Dataset section
────

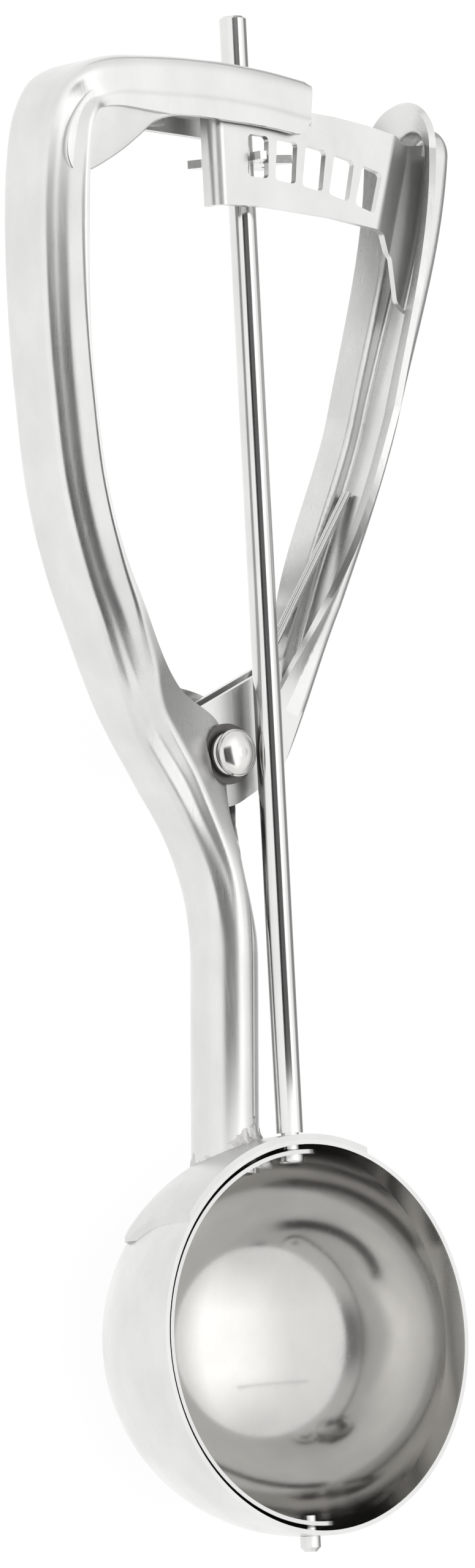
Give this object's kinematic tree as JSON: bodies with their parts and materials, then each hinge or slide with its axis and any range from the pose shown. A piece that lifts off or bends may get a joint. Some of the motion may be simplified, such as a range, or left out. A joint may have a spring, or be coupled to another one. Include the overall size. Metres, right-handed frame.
{
  "type": "ice cream scoop",
  "caption": "Squeeze-handle ice cream scoop: a hemispherical bowl with a scraper that a sprung lever sweeps round through a rack and pinion.",
  "frame": {"origin": "bottom centre of the whole scoop as it lies on its back with the bowl's mouth up", "axes": "+Y along the spindle from the bowl to the handle's top, +Z out of the bowl's mouth, +X from the fixed grip to the lever"},
  "size_m": [0.08, 0.2238, 0.0367],
  "materials": {
    "bowl_steel": "satin outside, polished inside",
    "pressed_steel": "satin",
    "handle_steel": "fine satin with rubbed edges",
    "rod_steel": "polished",
    "spring_wire": "drawn wire",
    "braze": "rough, as brazed"
  },
  "bodies": {
    "handle": {"bowl": "bowl_steel", "bowl_saddle": "pressed_steel", "neck_braze": "braze", "fixed_handle": "handle_steel", "bottom_pin": "rod_steel", "pivot_pin": "rod_steel", "pivot_washer": "rod_steel", "return_spring": "spring_wire"},
    "lever": {"lever": "handle_steel", "rack": "handle_steel"},
    "spindle": {"spindle": "rod_steel", "pinion": "rod_steel", "scraper": "bowl_steel", "scraper_rivet": "rod_steel"}
  },
  "joints": [
    {"name": "lever_pivot", "type": "hinge", "parent": "handle", "child": "lever", "pos_m": [-0.00404, 0.0039, 0.0226], "axis": [0, 0, 1], "range_deg": [0, 10.55], "stiffness_Nm_per_rad": 0.6, "springref_deg": -20.05, "deforming": ["return_spring"]},
    {"name": "spindle_turn", "type": "hinge", "parent": "handle", "child": "spindle", "pos_m": [0.00236, 0.0039, 0.0286], "axis": [0, 1, 0], "range_deg": [-180, 0]}
  ],
  "couplings": [
    {"joint": "spindle_turn", "follows": "lever_pivot", "ratio": -17.06}
  ]
}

────

Aim
Output the complete data exactly as written.

Response to the task
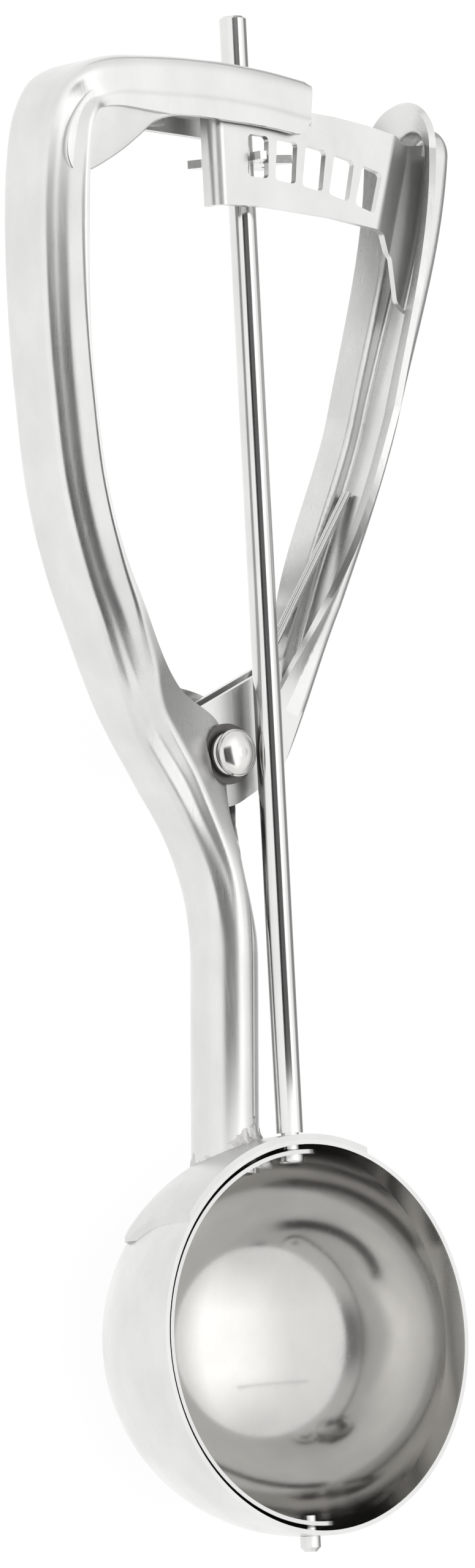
Give this object's kinematic tree as JSON: bodies with their parts and materials, then each hinge or slide with its axis and any range from the pose shown. A piece that lifts off or bends may get a joint. Some of the motion may be simplified, such as a range, or left out. A joint may have a spring, or be coupled to another one. Include the overall size. Metres, right-handed frame.
{
  "type": "ice cream scoop",
  "caption": "Squeeze-handle ice cream scoop: a hemispherical bowl with a scraper that a sprung lever sweeps round through a rack and pinion.",
  "frame": {"origin": "bottom centre of the whole scoop as it lies on its back with the bowl's mouth up", "axes": "+Y along the spindle from the bowl to the handle's top, +Z out of the bowl's mouth, +X from the fixed grip to the lever"},
  "size_m": [0.08, 0.2238, 0.0367],
  "materials": {
    "bowl_steel": "satin outside, polished inside",
    "pressed_steel": "satin",
    "handle_steel": "fine satin with rubbed edges",
    "rod_steel": "polished",
    "spring_wire": "drawn wire",
    "braze": "rough, as brazed"
  },
  "bodies": {
    "handle": {"bowl": "bowl_steel", "bowl_saddle": "pressed_steel", "neck_braze": "braze", "fixed_handle": "handle_steel", "bottom_pin": "rod_steel", "pivot_pin": "rod_steel", "pivot_washer": "rod_steel", "return_spring": "spring_wire"},
    "lever": {"lever": "handle_steel", "rack": "handle_steel"},
    "spindle": {"spindle": "rod_steel", "pinion": "rod_steel", "scraper": "bowl_steel", "scraper_rivet": "rod_steel"}
  },
  "joints": [
    {"name": "lever_pivot", "type": "hinge", "parent": "handle", "child": "lever", "pos_m": [-0.00404, 0.0039, 0.0226], "axis": [0, 0, 1], "range_deg": [0, 10.55], "stiffness_Nm_per_rad": 0.6, "springref_deg": -20.05, "deforming": ["return_spring"]},
    {"name": "spindle_turn", "type": "hinge", "parent": "handle", "child": "spindle", "pos_m": [0.00236, 0.0039, 0.0286], "axis": [0, 1, 0], "range_deg": [-180, 0]}
  ],
  "couplings": [
    {"joint": "spindle_turn", "follows": "lever_pivot", "ratio": -17.06}
  ]
}